» **WRITTEN PROBLEM**: In the material below, the lines containing the word "Blender" are required; copy each of them.

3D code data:
»»

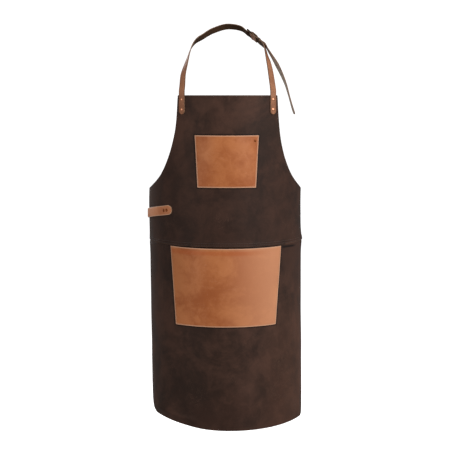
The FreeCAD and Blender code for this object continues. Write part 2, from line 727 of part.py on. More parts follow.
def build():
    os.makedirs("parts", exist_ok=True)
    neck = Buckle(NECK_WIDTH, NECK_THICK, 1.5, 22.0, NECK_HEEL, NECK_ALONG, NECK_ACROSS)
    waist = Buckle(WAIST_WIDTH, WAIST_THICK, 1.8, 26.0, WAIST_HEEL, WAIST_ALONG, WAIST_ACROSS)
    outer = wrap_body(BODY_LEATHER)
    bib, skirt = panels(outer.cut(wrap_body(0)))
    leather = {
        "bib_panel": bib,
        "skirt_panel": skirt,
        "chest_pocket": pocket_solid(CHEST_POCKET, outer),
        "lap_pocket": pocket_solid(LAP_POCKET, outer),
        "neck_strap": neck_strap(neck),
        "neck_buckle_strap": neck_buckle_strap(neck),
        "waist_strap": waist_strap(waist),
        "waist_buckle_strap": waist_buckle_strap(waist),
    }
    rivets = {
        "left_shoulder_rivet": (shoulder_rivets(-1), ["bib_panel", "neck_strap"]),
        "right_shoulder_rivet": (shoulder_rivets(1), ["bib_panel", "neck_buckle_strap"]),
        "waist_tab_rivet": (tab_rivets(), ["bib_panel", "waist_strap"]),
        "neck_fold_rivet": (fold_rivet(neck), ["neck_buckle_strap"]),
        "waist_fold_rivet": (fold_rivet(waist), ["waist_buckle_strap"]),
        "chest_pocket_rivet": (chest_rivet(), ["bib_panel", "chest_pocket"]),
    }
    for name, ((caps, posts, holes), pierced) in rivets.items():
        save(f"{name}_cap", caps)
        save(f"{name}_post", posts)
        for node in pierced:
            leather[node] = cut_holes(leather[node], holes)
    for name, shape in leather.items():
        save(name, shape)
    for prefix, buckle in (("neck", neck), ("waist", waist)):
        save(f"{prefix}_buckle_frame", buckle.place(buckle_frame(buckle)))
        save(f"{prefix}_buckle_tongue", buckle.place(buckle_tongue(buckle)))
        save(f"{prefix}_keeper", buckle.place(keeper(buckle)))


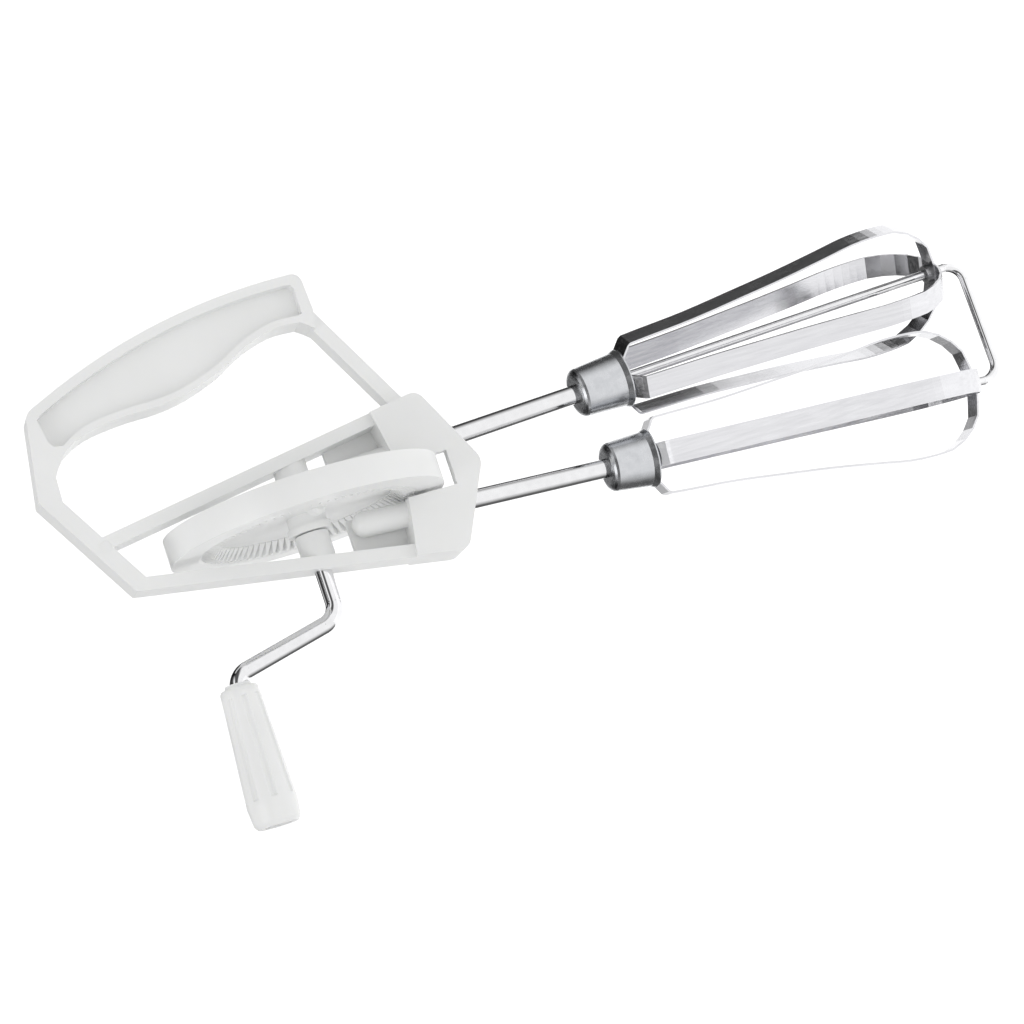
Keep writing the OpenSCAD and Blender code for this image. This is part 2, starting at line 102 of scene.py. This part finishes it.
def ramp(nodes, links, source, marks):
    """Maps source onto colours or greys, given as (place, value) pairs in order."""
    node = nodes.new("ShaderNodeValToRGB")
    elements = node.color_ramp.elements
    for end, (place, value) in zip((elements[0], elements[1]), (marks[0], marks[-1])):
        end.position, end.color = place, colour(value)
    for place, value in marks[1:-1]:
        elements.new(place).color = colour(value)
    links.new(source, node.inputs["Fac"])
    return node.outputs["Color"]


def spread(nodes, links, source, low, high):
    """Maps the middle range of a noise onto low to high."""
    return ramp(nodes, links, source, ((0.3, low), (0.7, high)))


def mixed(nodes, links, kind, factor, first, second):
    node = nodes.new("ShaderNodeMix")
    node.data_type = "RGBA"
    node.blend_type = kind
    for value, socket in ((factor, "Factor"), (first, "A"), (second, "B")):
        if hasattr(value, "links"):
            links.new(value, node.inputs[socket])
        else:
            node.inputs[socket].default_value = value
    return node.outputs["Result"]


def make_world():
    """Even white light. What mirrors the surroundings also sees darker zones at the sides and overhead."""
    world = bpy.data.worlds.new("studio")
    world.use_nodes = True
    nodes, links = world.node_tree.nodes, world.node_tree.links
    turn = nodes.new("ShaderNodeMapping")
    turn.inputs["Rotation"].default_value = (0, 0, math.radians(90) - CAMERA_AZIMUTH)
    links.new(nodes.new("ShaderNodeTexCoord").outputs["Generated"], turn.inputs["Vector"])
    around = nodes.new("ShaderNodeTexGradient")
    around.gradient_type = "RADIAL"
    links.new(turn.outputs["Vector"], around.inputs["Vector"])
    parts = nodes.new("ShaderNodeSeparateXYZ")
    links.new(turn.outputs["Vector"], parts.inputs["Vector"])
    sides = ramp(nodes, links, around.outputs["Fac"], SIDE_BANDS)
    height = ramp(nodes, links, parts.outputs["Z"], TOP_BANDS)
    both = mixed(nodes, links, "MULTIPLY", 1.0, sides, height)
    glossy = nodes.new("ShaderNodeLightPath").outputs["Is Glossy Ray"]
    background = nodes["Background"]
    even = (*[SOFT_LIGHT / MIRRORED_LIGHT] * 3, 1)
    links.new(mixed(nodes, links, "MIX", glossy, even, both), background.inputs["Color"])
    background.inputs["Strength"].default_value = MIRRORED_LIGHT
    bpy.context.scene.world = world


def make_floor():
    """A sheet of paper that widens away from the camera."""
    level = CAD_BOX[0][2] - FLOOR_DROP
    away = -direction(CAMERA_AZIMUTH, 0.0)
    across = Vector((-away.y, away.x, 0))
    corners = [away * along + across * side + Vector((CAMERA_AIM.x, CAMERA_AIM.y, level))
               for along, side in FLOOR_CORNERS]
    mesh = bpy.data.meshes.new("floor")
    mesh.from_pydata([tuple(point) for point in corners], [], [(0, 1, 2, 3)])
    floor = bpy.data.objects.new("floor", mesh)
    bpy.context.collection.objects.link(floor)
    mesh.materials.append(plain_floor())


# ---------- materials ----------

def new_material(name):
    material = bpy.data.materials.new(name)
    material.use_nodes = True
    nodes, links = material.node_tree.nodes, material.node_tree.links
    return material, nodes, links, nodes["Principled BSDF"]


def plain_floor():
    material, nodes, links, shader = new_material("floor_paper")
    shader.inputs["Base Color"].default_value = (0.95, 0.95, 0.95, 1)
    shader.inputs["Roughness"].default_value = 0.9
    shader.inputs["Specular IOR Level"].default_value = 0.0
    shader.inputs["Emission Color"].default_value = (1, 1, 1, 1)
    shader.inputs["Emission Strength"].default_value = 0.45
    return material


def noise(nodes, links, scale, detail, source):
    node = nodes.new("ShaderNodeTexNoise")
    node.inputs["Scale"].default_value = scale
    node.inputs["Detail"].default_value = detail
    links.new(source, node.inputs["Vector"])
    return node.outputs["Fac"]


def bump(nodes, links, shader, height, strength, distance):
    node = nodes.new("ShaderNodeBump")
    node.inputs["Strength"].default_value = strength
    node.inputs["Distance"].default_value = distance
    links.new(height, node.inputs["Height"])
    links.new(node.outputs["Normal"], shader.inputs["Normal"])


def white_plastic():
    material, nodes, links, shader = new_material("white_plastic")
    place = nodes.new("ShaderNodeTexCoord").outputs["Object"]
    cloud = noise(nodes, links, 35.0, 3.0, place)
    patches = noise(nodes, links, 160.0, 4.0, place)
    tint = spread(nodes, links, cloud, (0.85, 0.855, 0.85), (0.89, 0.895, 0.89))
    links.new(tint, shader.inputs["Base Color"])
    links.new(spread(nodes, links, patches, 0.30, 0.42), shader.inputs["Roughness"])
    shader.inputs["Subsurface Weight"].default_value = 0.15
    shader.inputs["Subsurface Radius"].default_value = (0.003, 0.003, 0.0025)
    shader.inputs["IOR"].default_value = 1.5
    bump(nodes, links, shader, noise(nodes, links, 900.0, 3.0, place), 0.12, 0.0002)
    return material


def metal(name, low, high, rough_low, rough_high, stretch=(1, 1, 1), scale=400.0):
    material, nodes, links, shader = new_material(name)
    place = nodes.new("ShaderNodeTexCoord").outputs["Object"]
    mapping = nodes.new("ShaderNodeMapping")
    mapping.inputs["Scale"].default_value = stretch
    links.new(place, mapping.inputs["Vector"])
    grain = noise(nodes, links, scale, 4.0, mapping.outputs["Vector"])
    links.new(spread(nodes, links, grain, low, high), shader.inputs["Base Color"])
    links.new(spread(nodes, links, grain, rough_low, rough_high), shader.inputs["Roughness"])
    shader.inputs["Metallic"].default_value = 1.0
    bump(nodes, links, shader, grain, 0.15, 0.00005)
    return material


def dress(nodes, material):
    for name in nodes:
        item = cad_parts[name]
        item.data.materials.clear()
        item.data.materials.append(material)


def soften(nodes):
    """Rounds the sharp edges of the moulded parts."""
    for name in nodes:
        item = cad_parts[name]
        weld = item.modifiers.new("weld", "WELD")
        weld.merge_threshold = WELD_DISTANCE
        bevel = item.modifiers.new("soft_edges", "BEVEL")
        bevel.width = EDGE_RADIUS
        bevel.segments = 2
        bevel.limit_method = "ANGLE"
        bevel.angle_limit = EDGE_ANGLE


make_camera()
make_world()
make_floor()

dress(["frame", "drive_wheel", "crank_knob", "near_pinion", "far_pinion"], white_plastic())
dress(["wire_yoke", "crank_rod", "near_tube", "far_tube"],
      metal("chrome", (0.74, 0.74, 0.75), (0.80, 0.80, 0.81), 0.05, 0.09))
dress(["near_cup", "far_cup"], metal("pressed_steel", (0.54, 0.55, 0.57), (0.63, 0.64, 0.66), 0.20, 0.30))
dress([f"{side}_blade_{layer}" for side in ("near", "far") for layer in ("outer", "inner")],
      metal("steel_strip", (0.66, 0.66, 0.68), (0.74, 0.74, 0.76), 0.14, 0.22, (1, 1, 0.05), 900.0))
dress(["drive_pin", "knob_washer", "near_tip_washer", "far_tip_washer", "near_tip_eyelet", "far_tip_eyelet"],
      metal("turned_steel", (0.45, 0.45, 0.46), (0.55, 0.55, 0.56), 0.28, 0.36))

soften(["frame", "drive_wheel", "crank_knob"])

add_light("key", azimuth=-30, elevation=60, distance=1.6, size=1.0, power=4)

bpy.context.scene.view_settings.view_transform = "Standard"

««

» **WRITTEN SOLUTION**:
The FreeCAD and Blender code for this object continues. Write part 2, from line 727 of part.py on. More parts follow.
Keep writing the OpenSCAD and Blender code for this image. This is part 2, starting at line 102 of scene.py. This part finishes it.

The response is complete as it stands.